Title: UniBrain: Unify Image Reconstruction and Captioning All in One Diffusion Model from Human Brain Activity
Authors: Weijian Mai, Zhijun Zhang (South China University of Technology)
Published: August 2023
Comment: arxiv
URL: https://arxiv.org/abs/2308.07428

🥜TLDR: Versatile Diffusion(VD) supporting both visual and textual input and output

Motivation

This paper proposes UniBrain, a unified multi-modal diffusion model to overcome the limitations of prior fMRI-based methods—such as separate pipelines and reliance on scarce training data—by enabling simultaneous high-fidelity image reconstruction and captioning without model training or fine-tuning.

Model

Architecture

Original Versatile Diffusion(VD) architecture:

UniBrain based on Versatile Diffusion(VD) Framework:

It encodes visual stimuli and COCO captions into low- (\(Z_I\), \(Z_T\)) and high-level (\(C_I\), \(C_T\)) representations via frozen pretrained encoders(Consistent with original Versatile Diffusion model)——Four small regressors map fMRI to these representations.

During testing:

Image reconstruction: \(Z_I\) is inferred and denoised via diffusion guided by \(C_I\) and \(C_T\), then decoded into an image by AutoKL Encoder.
Captioning: \(Z_T\) is inferred and denoised via diffusion guided by \(C_I\) and \(C_T\), then decoded into text via Optimus GPT2, with repeated sentences removed.
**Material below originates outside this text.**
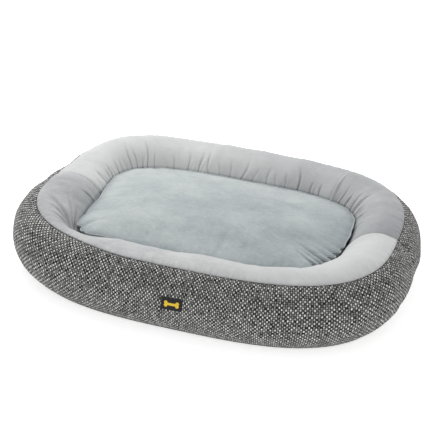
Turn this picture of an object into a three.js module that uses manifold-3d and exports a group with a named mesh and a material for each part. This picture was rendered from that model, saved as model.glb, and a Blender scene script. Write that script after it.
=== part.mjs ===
// Pet cushion bed: a stuffed oval bolster around a well, with a loose cushion lying in the well.
// Millimetres, +Z up. The origin is on the floor under the middle of the bed, +X runs along its length,
// and the front of the bed, where the label is, faces -Y.
import * as THREE from "three";
import { mergeVertices } from "three/addons/utils/BufferGeometryUtils.js";
import Module from "manifold-3d";

const wasm = await Module();
wasm.setup();

// ---------------------------------------------------------------- driving dimensions
const bedLength = 1100; // over the bulges at the two ends
const bedWidth = 860; // over the bulges at the front and the back
const bolsterWidth = 200; // the ring from its outer to its inner bulge
const bolsterHeight = 196; // floor to crest
const footWidth = 110; // the flat underside of the ring
const outlinePower = 3.1; // superellipse power of the ring's centre line, 2 is an ellipse
const sectionPower = 1.95; // superellipse power of the ring's section

const tweedThickness = 2.0;
const plushThickness = 2.4;
const seamAngle = 61; // where tweed meets plush on the outer shoulder, 0 is outwards and 90 the crest
const clearance = 0.3; // between pieces that touch

const basePanelThickness = 2.0;
const floorPanelThickness = 2.0;
const wellFloorHeight = 16; // top of the well's floor above the ground

const cushionEase = 2; // between the cushion's edge and the plush around it
const cushionSeamDepth = 52; // from the bolster's crest down to the cushion's welt
const cushionCrownDepth = 28; // from the bolster's crest down to the cushion's crown
const cushionCornerRadius = 16; // round lower edge
const coverThickness = 1.6;
const weltDiameter = 4.4;
const crownPower = 4; // how flat the top of the cushion is, 2 is a round dome
const crownShoulder = 0.6; // how softly the crown turns down at its edge, 0.5 is quarter-round

const labelWidth = 56;
const labelHeight = 30;
const labelThickness = 1.0;
const labelCentreHeight = 104;

const zipLength = 240;
const zipHeight = 46; // height of the zip's middle on the back wall
const zipTapeWidth = 9.6;
const zipTapeThickness = 1.0;
const zipChainWidth = 5.2;
const zipChainProud = 0.8; // how far the chain stands above its tapes
const zipSink = 1.0; // how far the tapes lie below the wall's surface at the zip's ends
const zipEndSpace = 4; // between the zip's end and the end of its slot
const zipStopLength = 3;
const zipOpeningWidth = 26; // slot in the tweed
const sliderLength = 12;
const sliderWidth = 9.4;
const sliderWall = 1.3;
const bridgeRise = 2.9; // clear height under the slider's bridge
const bridgeInner = 3.2; // half of the clear length under the bridge
const bridgeWidth = 1.6;
const bridgeWire = 1.2;
const runningGap = 0.4; // between the slider and the chain or its tapes
const pullLength = 27;
const pullWidth = 7;
const pullThickness = 1.2;
const pullPlay = 0.9; // between the pull's window and the bridge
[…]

CLIP-Image and CLIP-Text jointly guide diffusion using a U-Net cross_attention matrix liner interpolation.

Implementation

UniBrain uses Ridge regression to map fMRI to latent features, addressing multicollinearity. It runs 50 diffusion steps with strength 0.75 for both image and text reconstruction. The CLIP condition mixing rates are set to 0.6 for image reconstruction and 0.9 for captioning to optimize performance.

Evaluation

Quantitative Results

Performance

Ablation

\(Z_I\) or \(Z_T\) (latent encoder) mainly captures low-level semantics (overall image or caption structure e.g. position orientation size) and \(C_I\) or \(C_T\) (CLIP encoder) mainly captures high-level semantics (e.g. category attribute)

Note that, even when combined with \(C_T\) and \(Z_I\) , as with Takagi et al. [38], all quantitative high-level performance of the ‘W/o \(C_I\) ’ model is still worse than the ‘Only \(C_I\) ’ model. This phenomenon explains why UniBrain is superior to SD [38], since SD ignores the \(C_I\) features.

Synthetic RoI-specific fMRI analysis

🧐Reflections

We should consider the Model Size comparison between SD and VD.

This VD-based UniBrain framework emphasized the importance of \(C_I\) i.e. image clip features as backward diffusion conditions.